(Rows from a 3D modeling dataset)
********

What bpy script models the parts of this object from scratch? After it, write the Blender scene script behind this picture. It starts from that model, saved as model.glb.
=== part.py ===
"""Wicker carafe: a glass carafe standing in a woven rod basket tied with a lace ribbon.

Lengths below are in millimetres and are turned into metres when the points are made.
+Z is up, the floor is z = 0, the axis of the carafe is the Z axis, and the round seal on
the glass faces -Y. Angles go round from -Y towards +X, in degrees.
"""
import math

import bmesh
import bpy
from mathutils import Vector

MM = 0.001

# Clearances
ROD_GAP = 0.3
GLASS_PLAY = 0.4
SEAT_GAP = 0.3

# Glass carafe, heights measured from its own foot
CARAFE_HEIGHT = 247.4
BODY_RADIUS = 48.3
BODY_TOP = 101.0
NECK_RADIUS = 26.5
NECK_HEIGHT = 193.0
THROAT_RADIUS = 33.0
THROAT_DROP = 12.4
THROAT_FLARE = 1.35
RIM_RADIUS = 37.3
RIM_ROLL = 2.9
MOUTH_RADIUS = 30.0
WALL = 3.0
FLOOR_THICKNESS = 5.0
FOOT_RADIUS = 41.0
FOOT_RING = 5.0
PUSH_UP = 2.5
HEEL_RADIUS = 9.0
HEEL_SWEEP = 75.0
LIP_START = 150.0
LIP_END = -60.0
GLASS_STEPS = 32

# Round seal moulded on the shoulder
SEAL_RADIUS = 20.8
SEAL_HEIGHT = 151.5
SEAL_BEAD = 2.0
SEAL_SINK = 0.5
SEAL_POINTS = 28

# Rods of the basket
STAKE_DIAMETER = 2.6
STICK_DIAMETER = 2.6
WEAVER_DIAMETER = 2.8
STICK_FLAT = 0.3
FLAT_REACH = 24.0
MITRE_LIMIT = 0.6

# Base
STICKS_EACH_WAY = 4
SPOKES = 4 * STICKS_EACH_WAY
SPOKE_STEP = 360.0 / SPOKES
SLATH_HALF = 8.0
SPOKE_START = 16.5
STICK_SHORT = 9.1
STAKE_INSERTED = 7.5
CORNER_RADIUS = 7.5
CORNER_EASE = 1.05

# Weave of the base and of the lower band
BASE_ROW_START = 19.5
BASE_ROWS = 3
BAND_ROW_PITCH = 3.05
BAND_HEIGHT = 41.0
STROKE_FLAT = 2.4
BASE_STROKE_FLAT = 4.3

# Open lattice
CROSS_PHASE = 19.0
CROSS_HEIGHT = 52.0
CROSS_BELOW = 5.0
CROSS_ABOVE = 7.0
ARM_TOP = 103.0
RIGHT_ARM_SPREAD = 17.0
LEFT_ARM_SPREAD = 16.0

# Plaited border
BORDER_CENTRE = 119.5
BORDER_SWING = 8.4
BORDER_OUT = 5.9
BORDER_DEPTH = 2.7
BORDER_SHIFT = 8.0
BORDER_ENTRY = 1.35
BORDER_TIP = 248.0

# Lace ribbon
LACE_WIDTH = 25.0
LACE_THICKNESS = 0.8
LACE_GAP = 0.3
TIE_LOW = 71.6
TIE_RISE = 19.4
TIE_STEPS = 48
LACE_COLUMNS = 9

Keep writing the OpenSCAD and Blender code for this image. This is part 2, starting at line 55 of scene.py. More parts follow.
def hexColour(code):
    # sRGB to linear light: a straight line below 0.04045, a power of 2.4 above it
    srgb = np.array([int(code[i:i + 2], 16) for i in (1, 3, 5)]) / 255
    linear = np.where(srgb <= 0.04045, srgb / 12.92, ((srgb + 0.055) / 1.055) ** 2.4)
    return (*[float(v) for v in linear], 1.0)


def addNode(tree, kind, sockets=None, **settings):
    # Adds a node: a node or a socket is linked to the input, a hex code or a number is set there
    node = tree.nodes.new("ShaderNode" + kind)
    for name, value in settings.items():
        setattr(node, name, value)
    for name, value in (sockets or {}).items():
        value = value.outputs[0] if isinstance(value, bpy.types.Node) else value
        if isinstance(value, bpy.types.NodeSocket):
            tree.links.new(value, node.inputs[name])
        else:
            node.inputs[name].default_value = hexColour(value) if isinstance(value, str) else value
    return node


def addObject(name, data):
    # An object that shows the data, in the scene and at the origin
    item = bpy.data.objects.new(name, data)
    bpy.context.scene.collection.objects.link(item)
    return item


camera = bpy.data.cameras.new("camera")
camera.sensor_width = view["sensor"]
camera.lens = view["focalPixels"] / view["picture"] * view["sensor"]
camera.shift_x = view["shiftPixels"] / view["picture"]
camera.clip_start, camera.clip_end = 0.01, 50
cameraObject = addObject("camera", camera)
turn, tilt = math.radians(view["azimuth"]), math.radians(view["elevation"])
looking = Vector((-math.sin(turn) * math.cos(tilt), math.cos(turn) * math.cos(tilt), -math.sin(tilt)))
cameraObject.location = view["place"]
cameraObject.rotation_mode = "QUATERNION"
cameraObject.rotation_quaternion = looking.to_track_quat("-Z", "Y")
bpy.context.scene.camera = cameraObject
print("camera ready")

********

GOAL ▸ Quote the listing in full, please, keeping every line exact.

ANSWER TO THE EXERCISE ▸
What bpy script models the parts of this object from scratch? After it, write the Blender scene script behind this picture. It starts from that model, saved as model.glb.
=== part.py ===
"""Wicker carafe: a glass carafe standing in a woven rod basket tied with a lace ribbon.

Lengths below are in millimetres and are turned into metres when the points are made.
+Z is up, the floor is z = 0, the axis of the carafe is the Z axis, and the round seal on
the glass faces -Y. Angles go round from -Y towards +X, in degrees.
"""
import math

import bmesh
import bpy
from mathutils import Vector

MM = 0.001

# Clearances
ROD_GAP = 0.3
GLASS_PLAY = 0.4
SEAT_GAP = 0.3

# Glass carafe, heights measured from its own foot
CARAFE_HEIGHT = 247.4
BODY_RADIUS = 48.3
BODY_TOP = 101.0
NECK_RADIUS = 26.5
NECK_HEIGHT = 193.0
THROAT_RADIUS = 33.0
THROAT_DROP = 12.4
THROAT_FLARE = 1.35
RIM_RADIUS = 37.3
RIM_ROLL = 2.9
MOUTH_RADIUS = 30.0
WALL = 3.0
FLOOR_THICKNESS = 5.0
FOOT_RADIUS = 41.0
FOOT_RING = 5.0
PUSH_UP = 2.5
HEEL_RADIUS = 9.0
HEEL_SWEEP = 75.0
LIP_START = 150.0
LIP_END = -60.0
GLASS_STEPS = 32

# Round seal moulded on the shoulder
SEAL_RADIUS = 20.8
SEAL_HEIGHT = 151.5
SEAL_BEAD = 2.0
SEAL_SINK = 0.5
SEAL_POINTS = 28

# Rods of the basket
STAKE_DIAMETER = 2.6
STICK_DIAMETER = 2.6
WEAVER_DIAMETER = 2.8
STICK_FLAT = 0.3
FLAT_REACH = 24.0
MITRE_LIMIT = 0.6

# Base
STICKS_EACH_WAY = 4
SPOKES = 4 * STICKS_EACH_WAY
SPOKE_STEP = 360.0 / SPOKES
SLATH_HALF = 8.0
SPOKE_START = 16.5
STICK_SHORT = 9.1
STAKE_INSERTED = 7.5
CORNER_RADIUS = 7.5
CORNER_EASE = 1.05

# Weave of the base and of the lower band
BASE_ROW_START = 19.5
BASE_ROWS = 3
BAND_ROW_PITCH = 3.05
BAND_HEIGHT = 41.0
STROKE_FLAT = 2.4
BASE_STROKE_FLAT = 4.3

# Open lattice
CROSS_PHASE = 19.0
CROSS_HEIGHT = 52.0
CROSS_BELOW = 5.0
CROSS_ABOVE = 7.0
ARM_TOP = 103.0
RIGHT_ARM_SPREAD = 17.0
LEFT_ARM_SPREAD = 16.0

# Plaited border
BORDER_CENTRE = 119.5
BORDER_SWING = 8.4
BORDER_OUT = 5.9
BORDER_DEPTH = 2.7
BORDER_SHIFT = 8.0
BORDER_ENTRY = 1.35
BORDER_TIP = 248.0

# Lace ribbon
LACE_WIDTH = 25.0
LACE_THICKNESS = 0.8
LACE_GAP = 0.3
TIE_LOW = 71.6
TIE_RISE = 19.4
TIE_STEPS = 48
LACE_COLUMNS = 9

Keep writing the OpenSCAD and Blender code for this image. This is part 2, starting at line 55 of scene.py. More parts follow.
def hexColour(code):
    # sRGB to linear light: a straight line below 0.04045, a power of 2.4 above it
    srgb = np.array([int(code[i:i + 2], 16) for i in (1, 3, 5)]) / 255
    linear = np.where(srgb <= 0.04045, srgb / 12.92, ((srgb + 0.055) / 1.055) ** 2.4)
    return (*[float(v) for v in linear], 1.0)


def addNode(tree, kind, sockets=None, **settings):
    # Adds a node: a node or a socket is linked to the input, a hex code or a number is set there
    node = tree.nodes.new("ShaderNode" + kind)
    for name, value in settings.items():
        setattr(node, name, value)
    for name, value in (sockets or {}).items():
        value = value.outputs[0] if isinstance(value, bpy.types.Node) else value
        if isinstance(value, bpy.types.NodeSocket):
            tree.links.new(value, node.inputs[name])
        else:
            node.inputs[name].default_value = hexColour(value) if isinstance(value, str) else value
    return node


def addObject(name, data):
    # An object that shows the data, in the scene and at the origin
    item = bpy.data.objects.new(name, data)
    bpy.context.scene.collection.objects.link(item)
    return item


camera = bpy.data.cameras.new("camera")
camera.sensor_width = view["sensor"]
camera.lens = view["focalPixels"] / view["picture"] * view["sensor"]
camera.shift_x = view["shiftPixels"] / view["picture"]
camera.clip_start, camera.clip_end = 0.01, 50
cameraObject = addObject("camera", camera)
turn, tilt = math.radians(view["azimuth"]), math.radians(view["elevation"])
looking = Vector((-math.sin(turn) * math.cos(tilt), math.cos(turn) * math.cos(tilt), -math.sin(tilt)))
cameraObject.location = view["place"]
cameraObject.rotation_mode = "QUATERNION"
cameraObject.rotation_quaternion = looking.to_track_quat("-Z", "Y")
bpy.context.scene.camera = cameraObject
print("camera ready")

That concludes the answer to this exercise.